27 abril 2010

Realidad delictiva / percepción pública


La realidad delictiva es un problema de inseguridad, pero también es un problema de percepción pública. Los índices delictivos han aumentado en los últimos años: esa es una realidad. Pero gobierno está rebasado por el crimen organizado: esa es una percepción pública.

¿Qué es peor: la realidad delictiva (el mal estar) o la percepción pública negativa (el malestar)? Tan grave es una como la otra y se alimenta una de la otra. Ambas convierten la sociedad del conocimiento (arquetipo moderno) en sociedad del riesgo (resultado frustrante).

Realidad delictiva y percepción pública son dos caras de la crisis de legitimidad provocada por un conflicto de legalidad.

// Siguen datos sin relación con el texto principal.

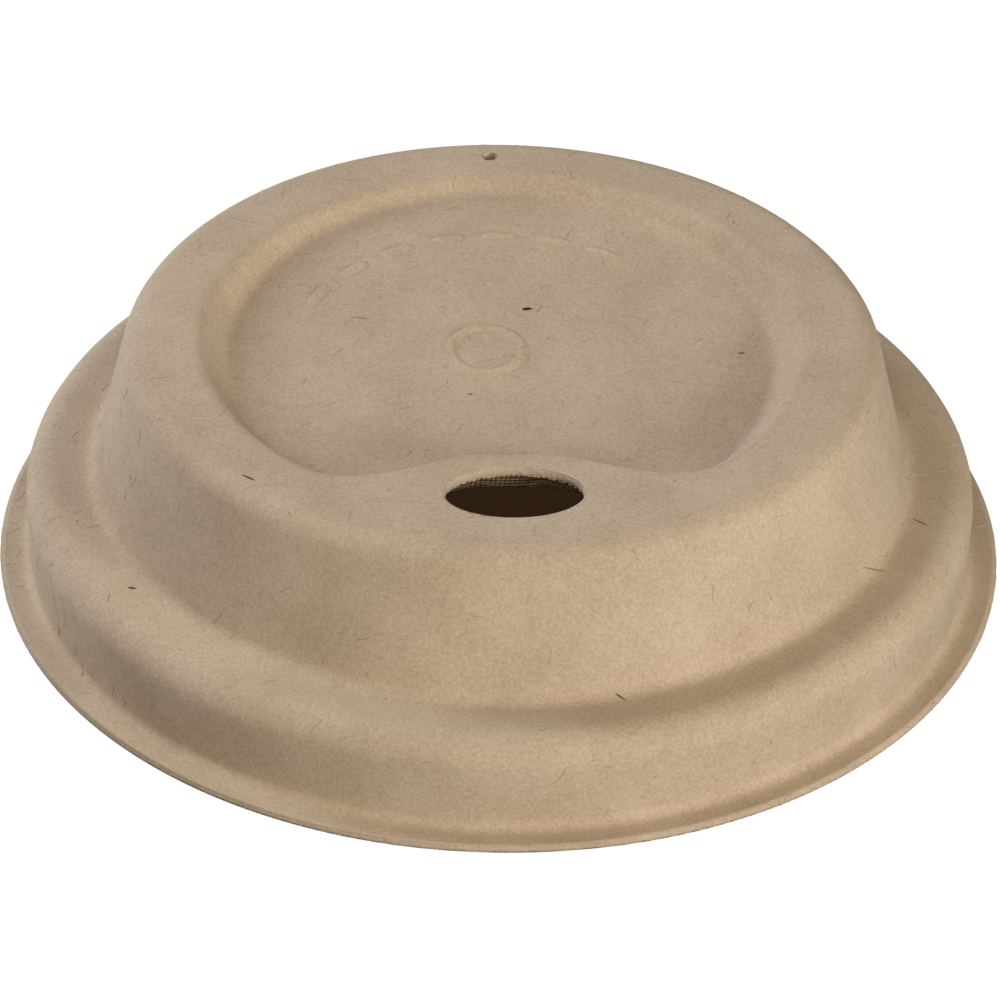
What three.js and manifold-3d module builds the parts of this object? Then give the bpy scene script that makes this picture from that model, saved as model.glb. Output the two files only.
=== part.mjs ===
// Moulded-fibre sip lid for a takeaway hot cup, pressed as one thin shell.
// Millimetres, +Z up. It rests on its lip at z = 0, centred on the Z axis, with the sip hole towards -Y.

import * as THREE from 'three';
import { LoftGeometry } from 'three/addons/geometries/LoftGeometry.js';
import { mergeVertices } from 'three/addons/utils/BufferGeometryUtils.js';
import Module from 'manifold-3d';

const degrees = THREE.MathUtils.degToRad;

// Shell
const lidHeight = 23.8;
const wallThickness = 0.95;
const lipThickness = 0.6;

// Lip and skirt: the skirt leans in towards its foot, so that it snaps under the cup's rolled rim
const lipRadius = 48;
const skirtFootRadius = 45.0;
const skirtTopRadius = 45.3;
const skirtFootFillet = 1.0;

// Shoulder and ledge over the cup's rim
const ledgeHeight = 9.9;
const shoulderFillet = 3.6;

// Raised dome
const domeFootRadius = 38.7;
const domeDraft = degrees(13.7);
const domeFootFillet = 1.7;
const domeEdgeFillet = 2.4;

// Round recess in the dome's top, with a floor that falls towards the sip hole
const plateauWidth = 6.91;
const recessBackDepth = 1.5;
const recessFloorFall = degrees(4);
const recessWallSlope = degrees(55);
const recessFillet = 1.6;

// Sip hole, and the bump that carries it into the recess
const sipHoleWidth = 12.5;
const sipHoleLength = 7.5;
const sipHoleInset = 9.66;
const sipHoleLand = 2.8;
const bumpWallSlope = degrees(70);
const bumpRunout = degrees(29);

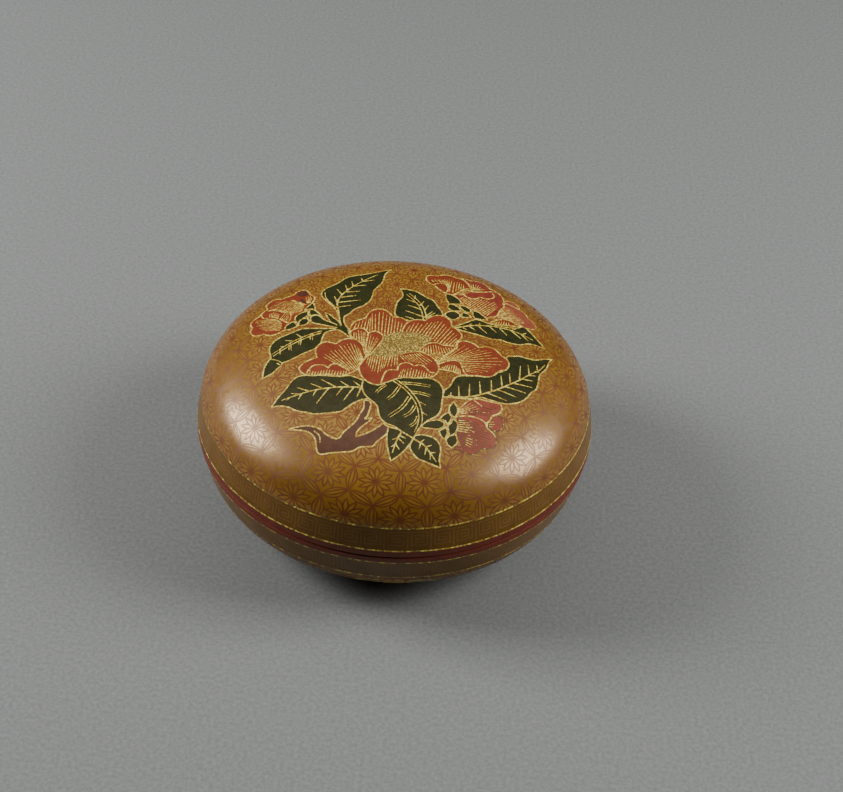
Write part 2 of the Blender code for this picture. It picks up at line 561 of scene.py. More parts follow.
def moved(picture, shift, turn):
    """A picture turned round its own middle and then moved."""
    cosine, sine = math.cos(turn), math.sin(turn)
    spin = np.array([[cosine, sine], [-sine, cosine]])
    return [{
        **part, "outline": part["outline"] @ spin + shift,
        "lines": [(line @ spin + shift, half) for line, half in part["lines"]],
    } for part in picture]


def enclosed(spots, line):
    """Which of the spots lie inside a closed line."""
    start, end = line, np.roll(line, -1, 0)
    low, high = start[:, 1] <= spots[:, 1:], end[:, 1] <= spots[:, 1:]
    reach = end - start
    side = reach[:, 0] * (spots[:, 1:] - start[:, 1]) - reach[:, 1] * (spots[:, :1] - start[:, 0])
    return ((low & ~high & (side > 0)).sum(1) - (~low & high & (side < 0)).sum(1)) != 0


def covered(spots, line, half, closed=False):
    """Which of the spots lie on a line of this half width."""
    half = np.broadcast_to(half, len(line))
    start, first = (line, half) if closed else (line[:-1], half[:-1])
    end, last = (np.roll(line, -1, 0), np.roll(half, -1)) if closed else (line[1:], half[1:])
    reach = end - start
    away = spots[:, None] - start
    share = np.clip((away * reach).sum(2) / np.maximum((reach**2).sum(1), 1e-9), 0, 1)
    gap = np.linalg.norm(away - share[..., None] * reach, axis=2)
    return (gap < first + (last - first) * share).any(1)


def nearby(spots, line):
    """The numbers of the spots in the upright box round a line of gold."""
    low, high = line.min(0) - OUTLINE_WIDTH, line.max(0) + OUTLINE_WIDTH
    return np.flatnonzero(((spots > low) & (spots < high)).all(1))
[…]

Pensemos en las promesas autocumplidas: son aquellas sensaciones o presentimientos que agitan la opinión pública, hasta que inexorablemente se tornan realidad. De tanto insistir en la crisis de legitimidad del Estado, ésta se vuelve real. La culpa no es de la promesa autocumplida, ni de la sociedad. Es del gobierno. 

En el caso de la realidad delictiva como problema de inseguridad, la primera víctima es el ciudadano. En el caso de la percepción negativa, la primera víctima es el gobierno. Cuando se percibe que el gobierno no puede acabar, ni moderar, ni siquiera administrar, la crisis de inseguridad, se recurre al marketing, a la publicidad. El gobierno paga a los medios de comunicación para despresurizar la opinión pública negativa y evitar que se autocumpla la promesa.

Ciertas acciones de gobierno tienden a salvar la imagen de él, antes que a salvar la vida de los ciudadanos. Grave error táctico: para la percepción pública, el incremento en gasto a medios es la evidencia de que la realidad delictiva se descontroló. El autoelogio (la publicidad) es la representación de la impotencia de los sistemas de seguridad. La publicidad (el autoelogio) es el reconocimiento de que el gobierno está rebasado. La respuesta a la inseguridad tiene que dirigirse a combatir la realidad delictiva antes que a erogar recursos públicos para intentar modificar la percepción negativa. Dado que todo aparato gubernamental administra la escases, porque el dinero no sobra, tiene que aplicarse a tareas prioritarias.

Invertir en la imagen del gobernante en turno no es una medida imprudente sino inocente: no se corrige la percepción de los ciudadanos y sí se emite una señal equivocada de narcisismo en medio de la crisis. Tarde o temprano, los ciudadanos caerán en la cuenta del timo y se sentirán defraudados en sus expectativas. Y cuando eso ocurra, el gobernante insistirá en erogar aún más recursos para hacer llover sobre mojado. Se trata de un circulo vicioso de pronostico reservado.

En cambio, invertir en el combate a la realidad delictiva, es una inversión optima, incluso para la propia imagen del gobernante. Desde luego, la inversión no es sólo en el ámbito de la persecusión del delito: sería cortedad de miras y acción de inmediatez con resultados efímeros. La inversión en seguridad pasa también por el desarrollo social. Se trata de corregir espacios sociales secuestrados por  el crimen organizado, y resarcir tejidos comunitarios dañados por la delincuencia. Esto explica la conocida tesis de que no se puede ceder territorio a la criminalidad, porque luego es muy dificil que el Estado reimponga ahí su soberanía. 

La protección del contexto urbano se ampara en medidas preventivas de cariz policiaco, pero también en medidas sociales, incluso arquitectónicas, de caracter comunitario. Por ejemplo, es práctica común entre gobernantes inteligentes construir grandes e imponentes edificios con fines educativos o culturales en zonas marginadas. Los vecinos de ese entorno acaban por volverse guardianes de su símbolo de progreso, en franca actitud de coparticipación que conduce a la corresponsabilidad. 

En muchas ciudades de México se ha seguido esta política pública, pero la gestión desmerece cuando cercan la imponente construcción con muros de concreto, rejas y mallas ciclónicas. El edificio termina por formar en su entorno guetos de pobreza, cuyos habitantes no son convidados a celebrar la presencia de esa obra arquitectónica. Por ende, tampoco pueden considerarla suya: el sentido de pertenencia colectivo aborta antes de nacer. 

Destino similar a este les aguarda a muchas políticas públicas que se diseñan a partir de las mejores investigaciones económicas y sociológicas, pero que se ejecutan sin sistema ni planeación integral, por no hablar de los consabidos fines electoreros que llegan a desvirtuar las mejores intenciones.